Scarlet Witch and Quicksilver have a compelling back story, but it’s wedged in along with everything else. Scarlet Witch’s psychic powers offer Whedon a chance to get into his characters’ heads, though they also lead to some frightening images darker than anything in the first film. Quicksilver actually gets more screen time here than Bryan Singer’s non-Disney version of the character in X-Men: Days of Future Past — but nothing Whedon does with him compares with Quicksilver’s big moment in the Pentagon breakout scene in Singer’s film. After watching Age of Ultron, ask yourself: How fast is Quicksilver, and does his last key scene make sense?
The villain, for me, is a problem. So far, the Marvel universe has managed exactly one bad guy that matters, Tom Hiddleston’s Loki. This time, we get an important comic-book villain, Ultron, here presented as an artificial intelligence intended to protect mankind who goes the way of Skynet. In the comics, Ultron is created by Ant-Man, but his movie hasn’t arrived yet, so Tony stands in, sort of. (It’s complicated.)
Archly voiced by James Spader and supplied with Whedonesque one-liners possibly reflecting the influence of his quasi-creator, Ultron is more entertaining than, say, the dull villain in the last Thor movie, but with no more of a sense of personality. Ultron is a Frankenstein figure, but one whose plight we don’t feel until his very last scene, because before that Whedon doesn’t invest him with pathos or a sense of an inner life. He’s just a know-it-all antagonist the Avengers have to overcome.
I’m not sure yet what to make of all Ultron’s God talk.

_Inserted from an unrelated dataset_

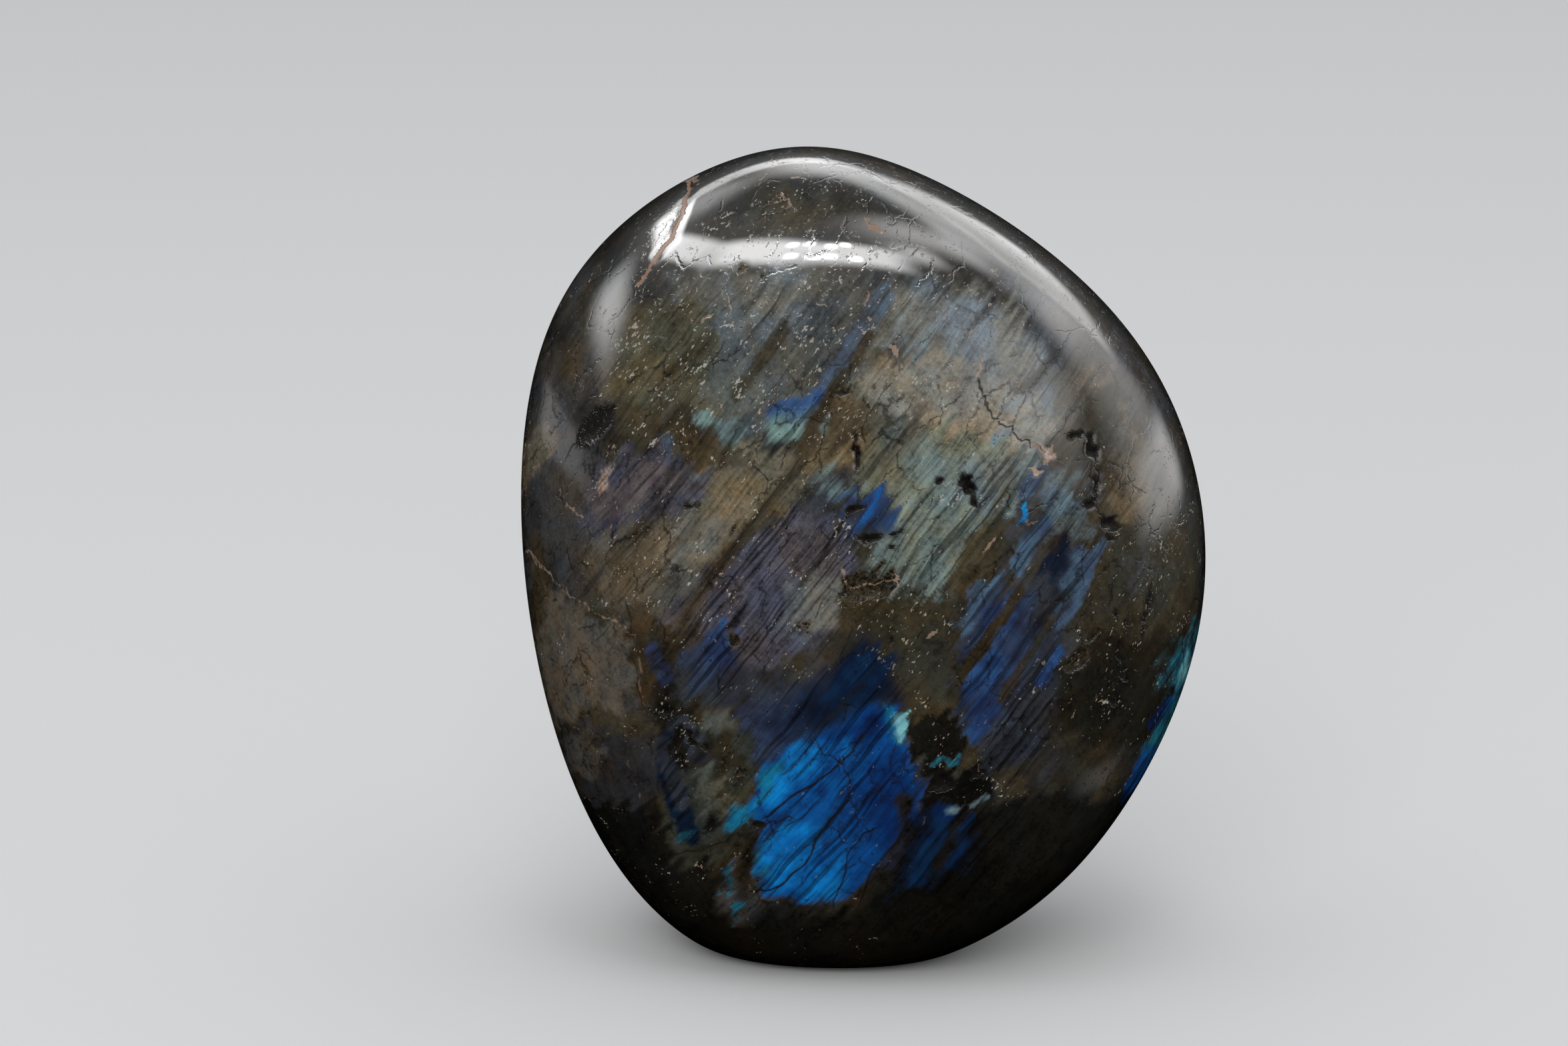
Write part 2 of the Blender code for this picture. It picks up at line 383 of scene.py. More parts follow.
@dataclass(frozen=True)
class Markings:
    """Every named marking: the cloudy body, darkened with painted shade where it curves under towards its base, the
    flash over it, dark streaks, seams, cracks, pits and grooves.

    Each lies over those before it. The flash shows a colour of its own, and streaks and pits put it out.
    """

    body: tuple[Patch | Stroke, ...] = (
        Patch(Tint.SMOKE, ((900, 330), (1000, 235), (1200, 210), (1400, 285), (1560, 405), (1500, 470), (1350, 440),
            (1200, 420), (1050, 420), (930, 470)), 5.0, banded=0.3, flecked=0.3),
        Patch(Tint.OLIVE, ((1100, 330), (1170, 280), (1260, 300), (1200, 345), (1120, 350)), 2.5, 0.35, flecked=0.5),
        Patch(Tint.COOL_GREY, ((1000, 410), (1180, 395), (1300, 420), (1330, 520), (1280, 630), (1180, 650),
            (1060, 640), (1020, 550)), 3.0, 0.95, banded=0.5, flecked=0.75),
        Patch(Tint.SAGE, ((1010, 565), (1090, 550), (1150, 575), (1110, 630), (1040, 625)), 2.0, 0.8, banded=0.3,
            flecked=1.0),
        Patch(Tint.OLIVE, ((935, 470), (1050, 440), (1085, 520), (1040, 600), (960, 650), (900, 600)), 2.5,
            banded=0.6, flecked=0.8),
        Patch(Tint.KHAKI, ((1000, 670), (1120, 655), (1200, 680), (1225, 620), (1280, 560), (1340, 585), (1300, 670),
            (1230, 720), (1180, 770), (1080, 800), (1000, 805), (1010, 720)), 2.5, flecked=0.5),
        Patch(Tint.OCHRE_SHADOW, ((915, 600), (985, 615), (1050, 650), (1106, 668), (1130, 700), (1050, 705),
            (985, 680), (925, 660)), 1.6, 0.8, flecked=0.7),
        Patch(Tint.PALE_GREY, ((1340, 425), (1480, 435), (1570, 520), (1600, 620), (1560, 665), (1480, 590),
            (1400, 540), (1320, 510)), 3.5, banded=0.7, flecked=0.4),
        # Partly painted reflection: this beige is as bright as the lamps' soft haze on the upper right, which is
        # painted into it.
        Patch(Tint.BEIGE, ((1285, 560), (1340, 538), (1420, 530), (1500, 560), (1590, 640), (1560, 680), (1480, 665),
            (1400, 640), (1330, 620), (1290, 590)), 2.0, 1.0, banded=0.3, flecked=0.8),
        Patch(Tint.KHAKI, ((1236, 590), (1290, 565), (1360, 570), (1400, 590), (1330, 612), (1262, 622)), 2.0, 0.4,
            flecked=0.9),
        Patch(Tint.SMOKE, ((1190, 415), (1310, 410), (1330, 470), (1290, 500), (1240, 590), (1195, 560),
            (1205, 480)), 3.0, 0.3, banded=0.5, flecked=0.9),
        Patch(Tint.WARM_GREY, ((1550, 560), (1640, 545), (1730, 660), (1775, 800), (1700, 840), (1660, 780),
            (1640, 700)), 3.0, banded=0.6),
        Patch(Tint.KHAKI, ((1676, 740), (1720, 730), (1750, 800), (1720, 830), (1680, 810)), 3.0, 0.6, banded=0.5),
        Patch(Tint.PALE_GREY, ((1120, 410), (1196, 398), (1210, 470), (1180, 500), (1130, 490)), 2.4, 0.6,
            banded=0.8, flecked=0.6),
        Patch(Tint.UMBER, ((1606, 650), (1634, 590), (1680, 572), (1676, 650), (1656, 720), (1628, 700)), 2.0, 0.9),
        Patch(Tint.UMBER, ((1236, 606), (1300, 600), (1320, 640), (1262, 668), (1196, 712), (1190, 660)), 2.4, 0.6,
            flecked=0.8),
        Patch(Tint.TEAL_GREY, ((1285, 720), (1330, 640), (1420, 640), (1500, 660), (1545, 690), (1540, 740),
            (1500, 790), (1450, 860), (1415, 895), (1350, 885), (1300, 850), (1330, 800)), 1.6, banded=0.9,
            flecked=0.5),
        Patch(Tint.SAGE, ((1290, 690), (1310, 640), (1390, 640), (1360, 700), (1330, 740)), 1.5, 0.8, banded=0.9),
        Patch(Tint.OCHRE_SHADOW, ((1440, 806), (1485, 770), (1510, 800), (1490, 860), (1440, 905), (1415, 880)), 1.0,
            0.95, banded=0.6),
        Patch(Tint.PALE_GREY, ((1442, 700), (1500, 688), (1545, 694), (1538, 752), (1480, 782), (1430, 752)), 1.8,
            0.6, banded=0.9, flecked=0.5),
        Patch(Tint.PALE_SKY, ((1556, 740), (1590, 700), (1620, 705), (1618, 760), (1640, 800), (1600, 812),
            (1572, 790)), 1.6, 0.7, banded=0.9),
        Patch(Tint.MOSS, ((1640, 790), (1800, 750), (1800, 930), (1720, 1000), (1640, 980), (1590, 900)), 2.5,
            banded=0.3, flecked=0.5),
        Patch(Tint.SLATE, ((1690, 830), (1720, 815), (1740, 860), (1700, 880)), 1.6, 0.5),
        # Partly the stone's dark olive and partly painted shade on the lower right flank, which turns down and away
        # from the light.
        Patch(Tint.DARK_OLIVE, ((1560, 985), (1660, 955), (1800, 940), (1770, 1090), (1700, 1130), (1600, 1110),
            (1530, 1080)), 3.0, banded=0.3, flecked=0.5),
        Patch(Tint.MAUVE_GREY, ((1475, 1110), (1500, 1050), (1560, 985), (1600, 1020), (1570, 1100), (1520, 1170),
            (1470, 1180)), 1.6, 0.85, banded=1.0),
        Patch(Tint.UMBER, ((1572, 1150), (1620, 1128), (1690, 1130), (1672, 1170), (1632, 1184), (1590, 1180)), 2.0,
            0.7, banded=0.2),
        # Painted shade: the lower right, the bottom, a band along the base and the lower left foot, where the stone
        # curves under, are painted dark.
        Patch(Tint.SHADE, ((1480, 1200), (1600, 1180), (1710, 1184), (1690, 1300), (1600, 1430), (1420, 1430),
            (1430, 1300)), 3.5, banded=0.4, flecked=0.03),
        Patch(Tint.SOOT_AND_SHADE, ((900, 1330), (1130, 1370), (1300, 1362), (1480, 1330), (1620, 1290), (1520, 1450),
            (1200, 1490), (980, 1440)), 4.0, banded=0.3, flecked=0.02),
        Patch(Tint.UMBER_SHADE, ((1060, 1400), (1200, 1385), (1340, 1400), (1300, 1440), (1120, 1440)), 3.0, 0.7,
            banded=0.2),
        Patch(Tint.SHADE, ((830, 1190), (900, 1195), (985, 1205), (1030, 1270), (1090, 1290), (1060, 1390),
            (960, 1380), (860, 1260)), 2.0, banded=0.3),
        Patch(Tint.GLASS_GREY, ((815, 885), (880, 905), (940, 945), (950, 1020), (930, 1070), (870, 1075),
            (825, 1095), (805, 1010)), 1.2, banded=0.15, flecked=0.1),
        Patch(Tint.PEWTER, ((830, 1102), (900, 1105), (975, 1090), (1000, 1150), (975, 1205), (890, 1200),
            (845, 1160)), 1.2, 0.95, banded=0.15),
        Patch(Tint.GLASS_GREY, ((838, 1106), (880, 1104), (905, 1130), (880, 1170), (850, 1155)), 1.2, 0.6,
            banded=0.15),
        Patch(Tint.FLANK, ((780, 620), (850, 600), (905, 700), (885, 830), (800, 830), (770, 720)), 2.5, banded=0.2),
        Patch(Tint.KHAKI, ((768, 745), (775, 700), (800, 640), (848, 652), (800, 706)), 1.0, 0.75, flecked=0.6),
        Patch(Tint.VIOLET_GREY, ((885, 690), (1000, 670), (1065, 720), (1010, 795), (920, 830), (875, 780)), 2.0,
            banded=0.6, flecked=0.4),
        Patch(Tint.WARM_GREY, ((880, 800), (1010, 765), (1100, 775), (1040, 890), (960, 940), (900, 885)), 2.0,
            banded=0.5, flecked=0.5),
        Patch(Tint.BEIGE, ((985, 790), (1060, 760), (1140, 740), (1130, 775), (1060, 840), (1000, 850)), 2.5, 0.45,
            banded=0.6, flecked=0.6),
        Patch(Tint.VIOLET_GREY, ((1000, 920), (1090, 825), (1190, 765), (1280, 790), (1290, 870), (1230, 960),
            (1140, 1010), (1040, 1010)), 2.0, banded=1.0, flecked=0.4),
        Patch(Tint.PALE_GREY, ((1170, 900), (1200, 868), (1262, 868), (1278, 915), (1220, 950), (1175, 935)), 1.6,
            0.75, banded=0.6),
        Patch(Tint.UMBER, ((985, 935), (1045, 938), (1055, 985), (1005, 1010), (975, 980)), 1.2, 0.7, banded=0.7),
        Patch(Tint.OCHRE_SHADOW, ((1270, 880), (1355, 890), (1430, 900), (1400, 1000), (1440, 1080), (1420, 1120),
            (1362, 1110), (1350, 1050), (1300, 1000), (1262, 930)), 1.4, banded=0.2, flecked=0.9),
        Patch(Tint.UMBER, ((1282, 900), (1330, 915), (1345, 960), (1300, 960), (1275, 930)), 1.2, 0.7, flecked=0.7),
        Patch(Tint.MOSS, ((1350, 990), (1400, 930), (1450, 940), (1430, 1040), (1390, 1065), (1352, 1050)), 1.2, 0.9,
            banded=0.3, flecked=0.5),
        Patch(Tint.SHADE, ((1352, 1080), (1395, 1068), (1447, 1090), (1450, 1140), (1400, 1150), (1362, 1130)), 1.0,
            banded=0.2, flecked=0.5),
        Patch(Tint.SOOT_AND_SHADE, ((1355, 1195), (1480, 1212), (1475, 1330), (1400, 1400), (1290, 1390), (1296, 1345),
            (1340, 1290)), 2.5, flecked=0.0),
        Patch(Tint.SOOT_AND_SHADE, ((1385, 1160), (1400, 1150), (1450, 1150), (1490, 1170), (1480, 1195), (1445, 1212),
            (1392, 1205)), 0.7, banded=0.1, flecked=0.3),
        Patch(Tint.OCHRE_SHADOW, ((1486, 1160), (1530, 1150), (1530, 1200), (1490, 1205)), 1.2, 0.7, flecked=1.0),
        Patch(Tint.OLIVE_SHADE, ((1000, 1160), (1050, 1090), (1120, 1110), (1142, 1160), (1100, 1290), (1020, 1290),
            (990, 1240)), 1.5, 0.9, banded=0.3),
        Patch(Tint.SAGE, ((1036, 1165), (1062, 1155), (1085, 1180), (1105, 1215), (1080, 1235), (1050, 1215)), 1.0,
            0.65, banded=0.2),
        Patch(Tint.UMBER, ((985, 1060), (1030, 1050), (1060, 1100), (1118, 1130), (1122, 1165), (1050, 1150),
            (1000, 1120)), 1.0, 0.9, banded=0.2, flecked=0.7),
        Patch(Tint.SOOT_AND_SHADE, ((975, 1056), (1016, 1052), (1046, 1104), (1030, 1150), (1002, 1130)), 1.4, 0.75,
            banded=0.2, flecked=0.6),
        Patch(Tint.TEAL_GREY, ((1050, 1082), (1085, 1070), (1115, 1080), (1090, 1100), (1060, 1105)), 1.6, 0.35,
            banded=0.2),
        Patch(Tint.UMBER_SHADE, ((950, 950), (1000, 965), (1012, 1060), (965, 1075)), 1.6, 0.85, banded=0.3),
        Patch(Tint.GOLDEN, ((940, 906), (975, 910), (975, 1052), (950, 1060), (944, 980)), 0.9, 0.85, banded=0.1,
            flecked=0.5),
        Patch(Tint.OCHRE_SHADOW, ((862, 1078), (885, 1055), (930, 1068), (955, 1062), (958, 1095), (900, 1096)), 0.5,
            0.85, banded=0.1, flecked=0.8),
        Patch(Tint.GOLDEN, ((1112, 1290), (1128, 1280), (1132, 1320), (1118, 1328)), 0.6, 0.7),
        *on_back(
            Patch(Tint.WARM_GREY, ((-34, 84), (-8, 104), (26, 98), (38, 76), (20, 70), (-6, 78), (-30, 70)), 5.0,
                0.6),
            Patch(Tint.TEAL_GREY, ((-33, 70), (-14, 88), (16, 86), (12, 70), (-2, 58), (-14, 50), (-30, 54)), 2.5,
                0.95, banded=1.0),
            Patch(Tint.KHAKI, ((10, 86), (32, 76), (36, 56), (18, 48), (4, 60), (12, 72)), 2.5, 0.9),
            Patch(Tint.PALE_GREY, ((-12, 80), (4, 90), (18, 84), (8, 72), (-6, 68)), 3.0, 0.5, banded=1.0),
            Patch(Tint.VIOLET_GREY, ((-38, 52), (-16, 54), (-2, 40), (-10, 22), (-30, 28)), 2.5, banded=0.9),
            Patch(Tint.UMBER, ((-8, 58), (6, 62), (12, 50), (2, 42), (-10, 48)), 1.5, 0.9),
            Patch(Tint.OLIVE, ((12, 48), (36, 52), (38, 34), (20, 24), (6, 34)), 3.0, 0.9),
            Patch(Tint.BEIGE, ((20, 66), (30, 66), (34, 54), (26, 48), (18, 56)), 2.0, 0.7),
            # Painted shade along the bottom of the back, where it curves under towards the base.
            Patch(Tint.SHADE, ((-36, 22), (36, 22), (24, 2), (-24, 2)), 5.0),
        ),
    )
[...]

His base of operations in an eastern European city is a ruined church that he notes appreciatively was built at the center of town, “so that everyone could be equally close to God. I like that: the symmetry, the geometry of belief.”
But then Ultron compares his extinction-event plans to God “throwing a curve” to mankind by sending the great flood. At another point he borrows Jesus’ words in Matthew 16: “Upon this rock I will build my church.” (Elsewhere Thor has an unrelated remark about “the gates of hell” — or perhaps “the gates of Hel,” the Norse realm of the dead and the etymological root of the English word “Hell” — that doesn’t quite make sense either in connection with Matthew 16 or Norse mythology.)

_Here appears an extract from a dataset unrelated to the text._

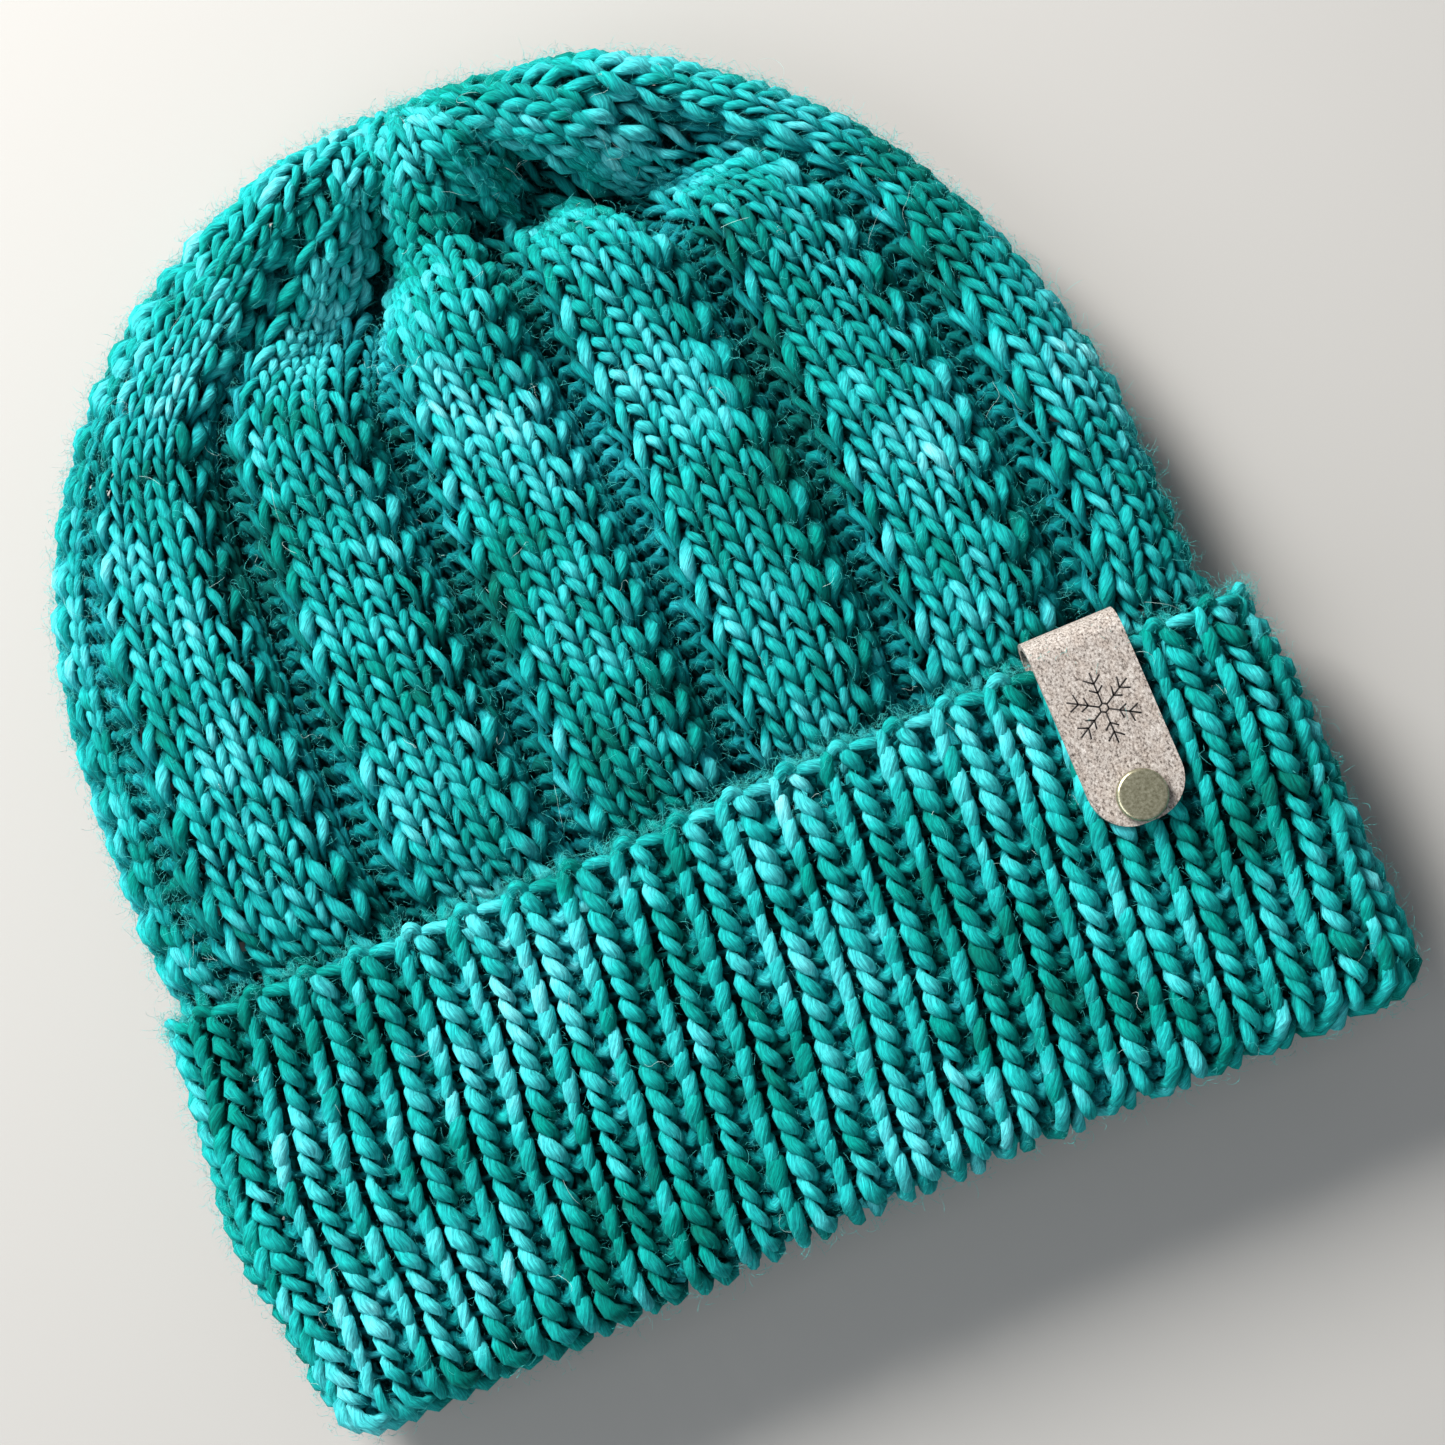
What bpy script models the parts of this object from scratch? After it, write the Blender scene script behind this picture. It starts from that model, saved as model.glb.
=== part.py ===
"""Knit beanie with a turned-up ribbed cuff and a fold-over cork tag, lying on its back.

Metres. +X runs along the brim, +Y towards the crown and +Z up, away from the table.
The origin is at the bottom centre of the hat's bounding box. The knit is drawn as plain
closed shells, one for each section of the fabric; the tag and its screw rivet are true
to shape.
"""
import math

import bmesh
import bpy
from mathutils import Matrix, Vector

MM = 0.001
GAP = 0.3 * MM

# Overall size of the hat as it lies flat.
HAT_LENGTH = 233 * MM
CUFF_WIDTH = 228 * MM
CUFF_HEIGHT = 82 * MM
BODY_WIDTH = 213 * MM
BODY_OFFSET_X = -3.0 * MM
BRIM_Y = -HAT_LENGTH / 2
CUFF_TOP_Y = BRIM_Y + CUFF_HEIGHT
CROWN_TOP_Y = HAT_LENGTH / 2

# Layers of the cuff, from the table up.
CUFF_WALL = 6.5 * MM
INNER_WALL = 5.0 * MM
LAYER_GAP = 0.4 * MM
HEAD_CAVITY = 8.3 * MM
TAG_SPACE = 4.0 * MM
INNER_LOW = CUFF_WALL + LAYER_GAP
CAVITY_LOW = INNER_LOW + INNER_WALL
CAVITY_HIGH = CAVITY_LOW + HEAD_CAVITY
INNER_HIGH = CAVITY_HIGH + INNER_WALL
CUFF_INSIDE_HIGH = INNER_HIGH + TAG_SPACE
CUFF_HIGH = CUFF_INSIDE_HIGH + CUFF_WALL
FOLD_DEPTH = 6.0 * MM
SIDE_EASE = 1.3 * MM
INNER_HALF_WIDTH = CUFF_WIDTH / 2 - CUFF_WALL - LAYER_GAP - SIDE_EASE
MOUTH_HALF_WIDTH = INNER_HALF_WIDTH - INNER_WALL

# Cast-on edge: a thick cord of linked loops round the top of the cuff.
CAST_ON_DIAMETER = 4.0 * MM

# Body and crown.
BODY_WALL = 5.5 * MM
BODY_START_Y = CUFF_TOP_Y - 12 * MM
BODY_CLEAR_Y = CUFF_TOP_Y + 6 * MM
BODY_FULL_Y = CUFF_TOP_Y + 22 * MM
SHOULDER_Y = CUFF_TOP_Y + 35 * MM
SHOULDER_POWER = 2.15
CROWN_START_Y = CUFF_TOP_Y + 96 * MM
BODY_LOW = 0.5 * MM
BODY_HIGH = 30.0 * MM
CROWN_HIGH = 25.0 * MM
CROWN_FLAT_TOP = 1.2 * MM
CROWN_APEX_Y = CROWN_TOP_Y + CROWN_FLAT_TOP
MIN_LINING = 0.6 * MM

# Cork tag.
TAG_X = 74.6 * MM
TAG_WIDTH = 18.6 * MM
TAG_THICKNESS = 1.2 * MM
TAG_LEG_BELOW_CUFF_TOP = 34.6 * MM
TAG_CORNER = 8.0 * MM
TAG_FRONT_LOW = CUFF_HIGH + GAP
TAG_FRONT_HIGH = TAG_FRONT_LOW + TAG_THICKNESS
TAG_BACK_HIGH = CUFF_INSIDE_HIGH - 2 * GAP
TAG_BACK_LOW = TAG_BACK_HIGH - TAG_THICKNESS

# Screw rivet: a cap with a hollow post in front, a slotted screw behind.
RIVET_Y = CUFF_TOP_Y - 29.5 * MM
CAP_DIAMETER = 9.8 * MM
CAP_HEIGHT = 1.8 * MM
CAP_BEVEL = 0.6 * MM
POST_DIAMETER = 4.0 * MM
POST_BORE = 2.9 * MM
TAG_HOLE = 4.6 * MM
SCREW_SHANK = 2.3 * MM
SCREW_HEAD_DIAMETER = 8.4 * MM
SCREW_HEAD_HEIGHT = 1.5 * MM
SCREW_SLOT_WIDTH = 1.2 * MM
SCREW_SLOT_DEPTH = 0.7 * MM
CAP_LOW = TAG_FRONT_HIGH + GAP
POST_END_Z = TAG_BACK_LOW
SCREW_HEAD_HIGH = POST_END_Z - GAP
SCREW_HEAD_LOW = SCREW_HEAD_HIGH - SCREW_HEAD_HEIGHT
BORE_TOP_Z = CUFF_HIGH - 1.0 * MM
SHANK_TOP_Z = BORE_TOP_Z - 3 * GAP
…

Then there’s that other brand-new character who is created in this film, who struggles to explain who or what he is before simply declaring, “I am” — a declaration of self-awareness, but also, in light of all Ultron’s God talk, an apparent allusion to the divine Name introduced in Exodus 3 and claimed by Jesus in John 8:53.
Later there is startling confirmation of this character’s divine worthiness. Could Whedon be suggesting that this character represents Ultron’s hope for evolutionary advancement, effectively bringing divinity into being? That would be quite a contrast to the first film, which placed a nice affirmation of monotheism on Captain America’s lips.
We also get such existential nuggets as “Humans are odd. … They think order and chaos are somehow opposites” and some variation on the idea that something doesn’t have to last forever to be beautiful. Catholics still smarting over media reportage of Pope Francis’ comment about Catholic parents not having to be “like rabbits” may wince at a line about “multiplying like a Catholic rabbit.” (On top of all that, there’s some unusually off-color innuendo.)
I appreciate that Age of Ultron is a superhero movie that emphasizes the “hero” as much as the “super.” “Ultron thinks we’re monsters,” says Cap. “This isn’t just about beating him. It’s about whether he’s right.” Whedon’s wit and invention are considerable, and Age of Ultron is consistently entertaining, if at times exhausting where its predecessor was exhilarating.
At a certain point, the more there is going on, the less we feel it. In The Avengers, the Chitauri wore down the more human-scaled of their adversaries, leaving Cap and Black Widow in particular hurting and weary. The battle mattered. Here, the Avengers take on countless Ultron doppelgängers, which, as a rule, collapse after exactly one hit — an arrow, a shield, whatever.
I like this comment from Matt Zoller Seitz (RogerEbert.com):
For all its missteps, Age of Ultron is remarkable. If it’s a failure, as many critics insist, it’s a failure like Ang Lee’s Hulk, Superman Returns or The Dark Knight Rises, which is to say that it’s much more distinctively personal than most of the superhero movies whose titles are synonyms for success.
I suggest another point of comparison: Sam Raimi’s much-maligned Spider-Man 3, another overstuffed sequel with too many new characters and too much plot — which I was in the minority in really liking.
On the other hand, Age of Ultron is one thing none of these other movies tried to be: both the grand climax to a larger saga and the setup for yet another phase of Marvel madness. They can’t just keep ramping it up, can they? The movies keep getting bigger, with diminishing returns. I find myself hoping against hope that Ant-Man will be really, really small.
If The Avengers isn’t necessarily the best superhero movie ever made, it is unquestionably the most superhero movie ever made — and, in that capacity, it is more than well-made enough to take comic-book entertainment to unprecedented levels.